Literally nothing in the pile was new. Nothing had been bought (or given to me, with the exception of the fleeces) for a particular project. But it seemed such a waste to throw it all away when I could see all the potential in it. So I made a list of each and every project I had in mind, and made myself a kit for each.

In some cases, this was easy. The linen and thread went together with my hoop and needle: done. The fleece was already washed and sorted. But all that scrap fabric needed trimming, with sheets and scraps being divided between three different patchwork tops. And those old clothes? Well, they needed the collars and cuffs chopping off before they could even be cut up into strips. Seb, whose room the finished product was intended for, was keen to begin, and he and Ben and I made reasonably short work of turning a heap of old clothes into a basket of fabric yarn.

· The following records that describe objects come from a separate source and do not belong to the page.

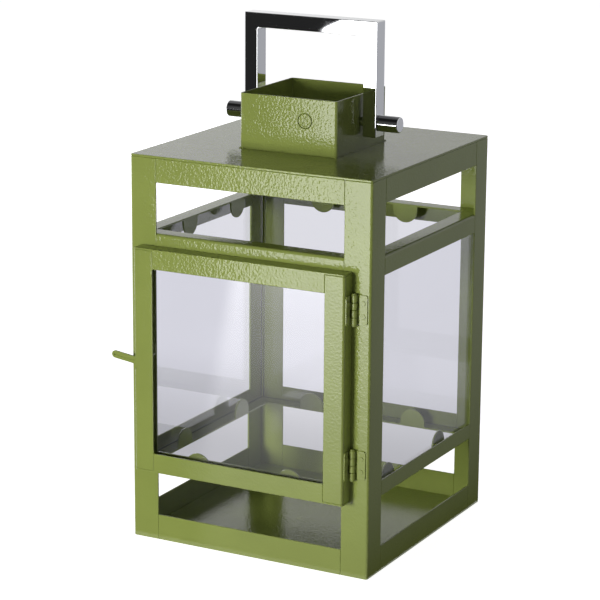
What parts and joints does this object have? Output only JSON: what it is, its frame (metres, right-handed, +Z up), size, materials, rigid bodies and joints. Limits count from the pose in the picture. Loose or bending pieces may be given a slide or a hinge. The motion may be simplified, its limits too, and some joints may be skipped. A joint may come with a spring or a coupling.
{
  "type": "candle lantern",
  "caption": "Square sheet-metal candle lantern with glass sides, a hinged glass door with a turning latch, a vented chimney collar and a swinging chrome handle.",
  "frame": {"origin": "centre of the base, on the face that the lantern stands on", "axes": "+Z up, the door faces -Y, its hinges are on the +X side"},
  "size_m": [0.181, 0.1807, 0.3355],
  "materials": {
    "enamel": "gloss",
    "chrome": "polished",
    "clear_glass": "polished",
    "zinc_steel": "plated"
  },
  "bodies": {
    "lantern_body": {"bottom_rail_front": "enamel", "bottom_rail_left": "enamel", "bottom_rail_rear": "enamel", "bottom_rail_right": "enamel", "chimney": "enamel", "corner_post_front_left": "enamel", "corner_post_front_right": "enamel", "corner_post_rear_left": "enamel", "corner_post_rear_right": "enamel", "floor_plate": "enamel", "glass_pane_left": "clear_glass", "glass_pane_rear": "clear_glass", "glass_pane_right": "clear_glass", "hinge_leaf_frame_lower": "enamel", "hinge_leaf_frame_upper": "enamel", "hinge_pin_lower": "enamel", "hinge_pin_upper": "enamel", "hinge_rivets_frame": "enamel", "latch_catch": "enamel", "lower_glass_rail_front": "enamel", "lower_glass_rail_left": "enamel", "lower_glass_rail_rear": "enamel", "lower_glass_rail_right": "enamel", "pivot_nuts": "zinc_steel", "pivot_pin_left": "chrome", "pivot_pin_right": "chrome", "roof_plate": "enamel", "top_rail_front": "enamel", "top_rail_left": "enamel", "top_rail_rear": "enamel", "top_rail_right": "enamel", "upper_glass_rail_front": "enamel", "upper_glass_rail_left": "enamel", "upper_glass_rail_rear": "enamel", "upper_glass_rail_right": "enamel"},
    "door": {"door_glass": "clear_glass", "door_rail_bottom": "enamel", "door_rail_top": "enamel", "door_stile_hinge": "enamel", "door_stile_latch": "enamel", "hinge_leaf_door_lower": "enamel", "hinge_leaf_door_upper": "enamel", "hinge_rivets_door": "enamel", "latch_pivot": "enamel"},
    "latch": {"latch_lever": "enamel"},
    "handle": {"handle_bail": "chrome"}
  },
  "joints": [
    {"name": "door_hinge", "type": "hinge", "parent": "lantern_body", "child": "door", "pos_m": [0.07485, -0.08735, 0.12245], "axis": [0, 0, 1], "range_deg": [0, 110]},
    {"name": "latch_turn", "type": "hinge", "parent": "door", "child": "latch", "pos_m": [-0.073, -0.091, 0.11995], "axis": [0, -1, 0], "range_deg": [0, 20]},
    {"name": "handle_swing", "type": "hinge", "parent": "lantern_body", "child": "handle", "pos_m": [0, 0, 0.271], "axis": [1, 0, 0], "range_deg": [-100, 100]}
  ]
}
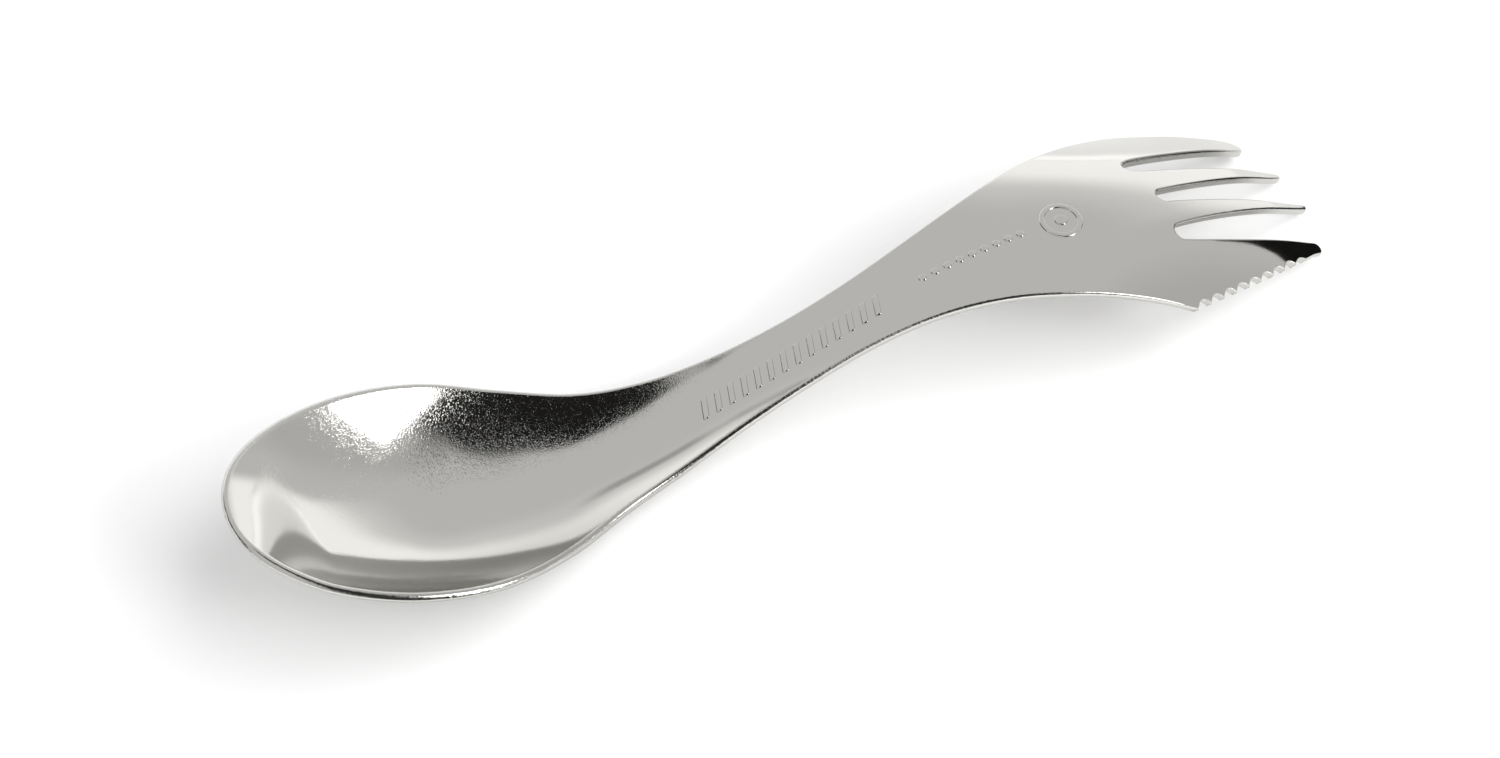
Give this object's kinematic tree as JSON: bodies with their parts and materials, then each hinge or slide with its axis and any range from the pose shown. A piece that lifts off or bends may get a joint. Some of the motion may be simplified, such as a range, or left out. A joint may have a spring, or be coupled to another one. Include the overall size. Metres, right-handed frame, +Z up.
{
  "type": "spork",
  "caption": "Pressed steel spork with a spoon bowl at one end and an arched fork with a notched cutting edge at the other.",
  "frame": {"origin": "middle of the length and of the width, on the table that the spork lies on, bowl open upwards", "axes": "+X along the length towards the fork, +Y across towards the plain side, away from the cutting edge, +Z up"},
  "size_m": [0.17, 0.037, 0.0215],
  "materials": {
    "stainless": "tumbled and polished stainless steel, fine scratches in the bowl"
  },
  "bodies": {
    "root": {"spoon_bowl": "stainless", "handle": "stainless", "fork_palm": "stainless", "outer_tine": "stainless", "far_middle_tine": "stainless", "near_middle_tine": "stainless", "cutting_tine": "stainless"}
  },
  "joints": []
}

The simple act of preparing the materials has made them so much more appealing. By the time the yarn was made, everyone wanted to have a go at plaiting it. It’s trickier than it looks, because the balls have a way of making a sort of inverse plait beneath the real, intended one, but you find ways of dealing with this pretty quickly. Seb did a little bit – a yard or so – and I did the rest in two long evenings with John and the wireless for company. An hour of stitching round in spirals and the rag rug which had been waiting for well over a year was done. It’s by the reading chair in Seb’s new bedroom, and he’s nominated it the place to sit on the floor when he’s playing with his soldiers. Cheery and bright and completely recycled, we all rather like it.

Next up is that dolly blanket, and then the embroidery I think. And all the while, whenever I feel like it, I’ve been chopping away at that fabric, and building three kits for quilts. I keep thinking about how much fun it’s going to be, sewing it all together. And about how simple it is, to turn something cumbersome into something new and inspiring. The dining room table is in a state of flux, there are measurements and sketches building up in my little notebook, but I’m amazed at how quickly I’m whipping through these projects. In a whirlwind, in fact.